L’Auto-suffisance alimentaire en élevage: plus pertinent de la réfléchir à l’échelle des régions qu’au niveau de son exploitation
Le 4 décembre dernier se tenait dans le cadre de l’Agr-e-Sommet, une journée de conférences en ligne dédiée à la nutrition des animaux d’élevage. L’occasion pour Yves Beckers, professeur à Gembloux Agro-Bio Tech – Liège Université d’aborder, notamment, les enjeux et perspectives de l’auto-suffisance alimentaire en élevage

Bien que cela n’ait pas toujours été le cas, l’autonomie alimentaire dans les élevages est un sujet d’actualité très travaillé. Les raisons ? La situation économique dans les élevages est bien évidemment l’un d’entre elles mais d’autres motivations tirent les éleveurs vers l’avant.

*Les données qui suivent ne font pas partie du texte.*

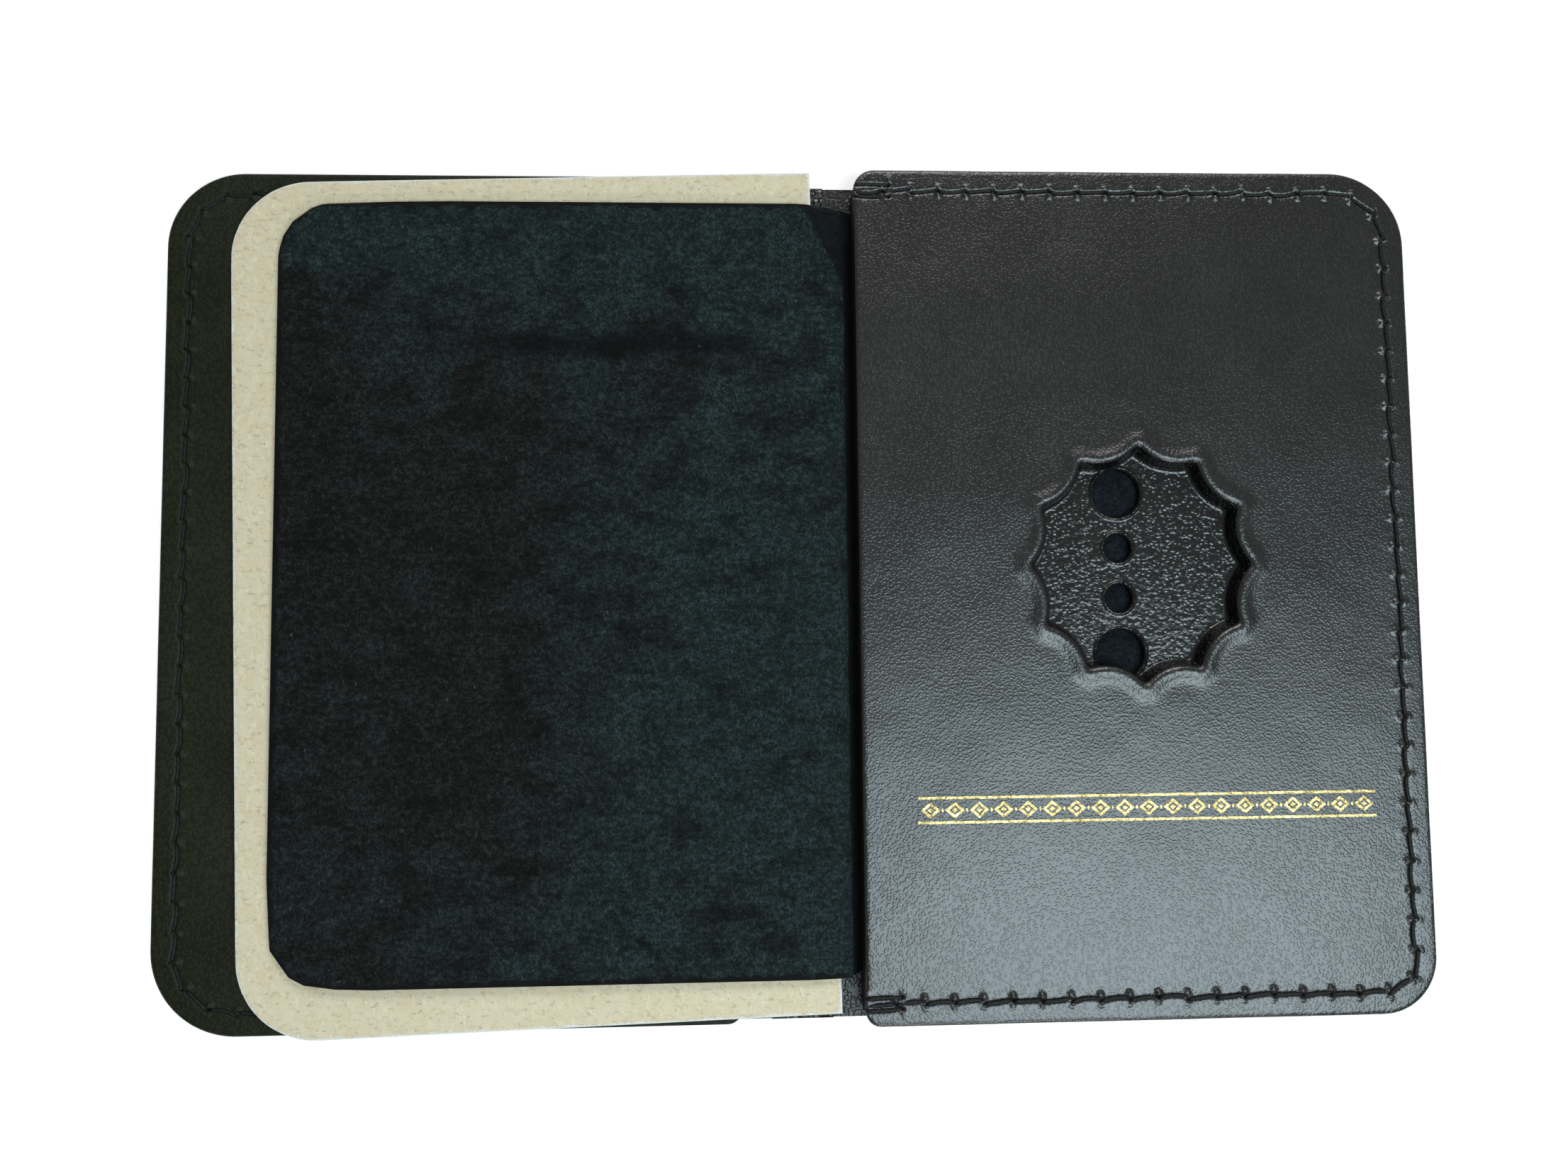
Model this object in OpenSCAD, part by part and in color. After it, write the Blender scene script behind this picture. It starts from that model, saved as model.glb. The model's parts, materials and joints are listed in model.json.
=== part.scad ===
// Badge and card wallet, lying open. The origin is on the table under the middle of the spine.
// +X points to the badge side, +Y to the top edge and +Z up.

/* [Leaves] */
// Height of both leaves
leaf_h = 107; // [90:1:130]
// Width of one leaf, from its open edge at the spine to its outer edge
leaf_w = 71.5; // [64:0.5:90]
// Distance between the open edges of the two leaves
spine_span = 15; // [14.5:0.5:22]
// Corner radius of the badge leaf, outer top
badge_top_r = 9.5; // [6:0.5:12]
// Corner radius of the badge leaf, outer bottom
badge_bottom_r = 7; // [6:0.5:12]
// Corner radius of the card leaf, outer top
card_top_r = 9.5; // [6:0.5:12]
// Corner radius of the card leaf, outer bottom
card_bottom_r = 10.5; // [6:0.5:12]
// Corner radius of the leaves at the spine, top
open_top_r = 2.6; // [1:0.1:3]
// Corner radius of the leaves at the spine, bottom
open_bottom_r = 1.8; // [1:0.1:3]

/* [Leather] */
// Thickness of the outer shell
shell_t = 1.2; // [1:0.1:1.6]
// Thickness of the suede leather that lines the badge leaf and runs on as the flap
suede_t = 1; // [0.7:0.1:1.3]
// Thickness of the stiffener board under the badge panel
stiffener_t = 2.4; // [1.5:0.1:3]
// Thickness of the badge panel's leather
panel_t = 0.9; // [0.7:0.1:1.4]
// Thickness of the liner behind the card
liner_t = 0.4; // [0.3:0.1:0.8]
// Thickness of the clear window sheet
window_t = 0.3; // [0.2:0.1:0.5]
// Thickness of the leather frame round the window
frame_t = 1; // [0.9:0.1:1.4]

/* [Spine] */
// How far the spine stands back from the leaves' top edge
spine_top_inset = 0.9; // [0:0.1:2]
// How far the spine stands back from the leaves' bottom edge
spine_bottom_inset = 0.2; // [0:0.1:2]
// Thickness of the lining that is glued inside the spine
spine_lining_t = 0.3; // [0.2:0.1:0.4]
// Slit at each crease where the leather bends
crease_gap = 0.2; // [0.1:0.05:0.3]
// Width of the strip between the crease that closes and the crease that folds back
strip_w = 2; // [1.5:0.1:2.2]

/* [Badge recess] */
// Height of the recess centre above the leaf's middle
recess_rise = 3.1; // [-10:0.1:10]
// Number of scallops round the recess
scallops = 12; // [10:1:14]
// Radius of the two circles that the recess's points lie on, one for its upper half and one for its lower
point_r = 14.4; // [12:0.1:16]
// How far the middle of each circle lies above or below the recess centre
recess_stretch = 0.6; // [0:0.1:1]
// How far below the recess centre the rays through its points meet
points_drop = 0.35; // [0:0.05:1]
// How far each scallop bulges in from the line between two points
scallop_depth = 1.3; // [0.8:0.1:1.8]
// How much the points are blunted
point_blunt = 0.25; // [0.1:0.05:0.5]
// Run of the sloping wall from its top to its foot
wall_run = 0.5; // [0.4:0.1:1.2]
// Width of the raised lip round the recess
lip_w = 0.9; // [0.5:0.1:1.4]
// Height of the raised lip
lip_h = 0.25; // [0.15:0.05:0.4]
// Slope on the outside of the lip
lip_slope = 0.3; // [0.1:0.05:0.4]
// Clearance between the pressed leather and the stiffener's cut-out
press_gap = 0.1; // [0.05:0.05:0.2]

/* [Badge holes] */
// Diameter of the two holes for the badge's posts
post_d = 6.1; // [4:0.1:6.5]
// Distance between the post holes
post_pitch = 20.5; // [18:0.1:21]
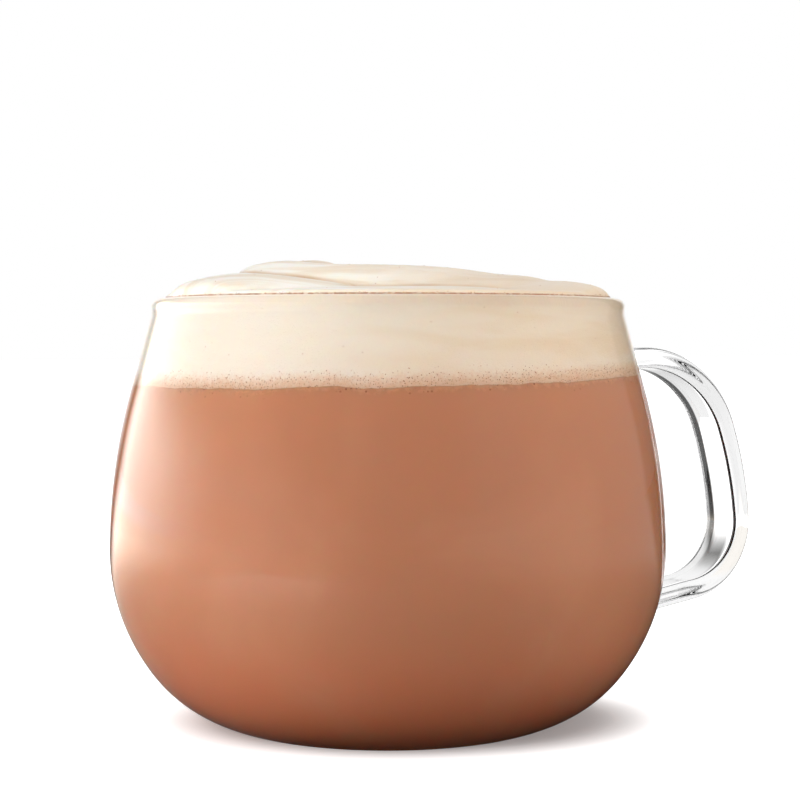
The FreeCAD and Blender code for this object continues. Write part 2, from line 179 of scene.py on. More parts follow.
def insideOutline(reach, spacing):
    # the inner wall from the floor's centre to the lip's bead, moved out into the glass by reach
    s, c = mugShape, mugArcs
    turn = direction(c["belly"], c["floor"])
    floorHeight = s["base"] - reach
    neckTop = polar(c["bead"], s["lipBead"] - reach, 180 + s["neckLean"])
    shoulderRadius = s["shoulderArc"] - s["wall"] + reach
    return joined(
        linePoints((0, floorHeight), (c["floor"][0], floorHeight), s["flatSpacing"]),
        arcPoints(c["floor"], s["floorCorner"] + reach, -90, turn, spacing),
        arcPoints(c["belly"], s["bellyArc"] - s["wall"] + reach, turn, 0, spacing),
        arcPoints(c["shoulder"], shoulderRadius, 0, s["neckLean"], spacing),
        linePoints(polar(c["shoulder"], shoulderRadius, s["neckLean"]), neckTop, spacing))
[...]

La question n’est pas d’être totalement autonome ou ne pas l’être du tout. Les élevages de ruminants le seraient en moyenne à 80 % dans notre région. Toutefois, elle reste variable selon la région agricole, les catégories animales mais également d’une exploitation à l’autre. « Il convient justement de cultiver cette variabilité », note Yves Beckers.
Un simple automatisme pour maintenir le revenu ?
« La légitimité des motivations liée à l’autonomie alimentaire est variable selon les exploitations, elle devrait donc être évaluée au cas par cas. Ce n’est pas un seul et même objectif qui est conféré à toutes les exploitations wallonnes. Le penser serait se tromper. On en oublierait alors les fondamentaux ! »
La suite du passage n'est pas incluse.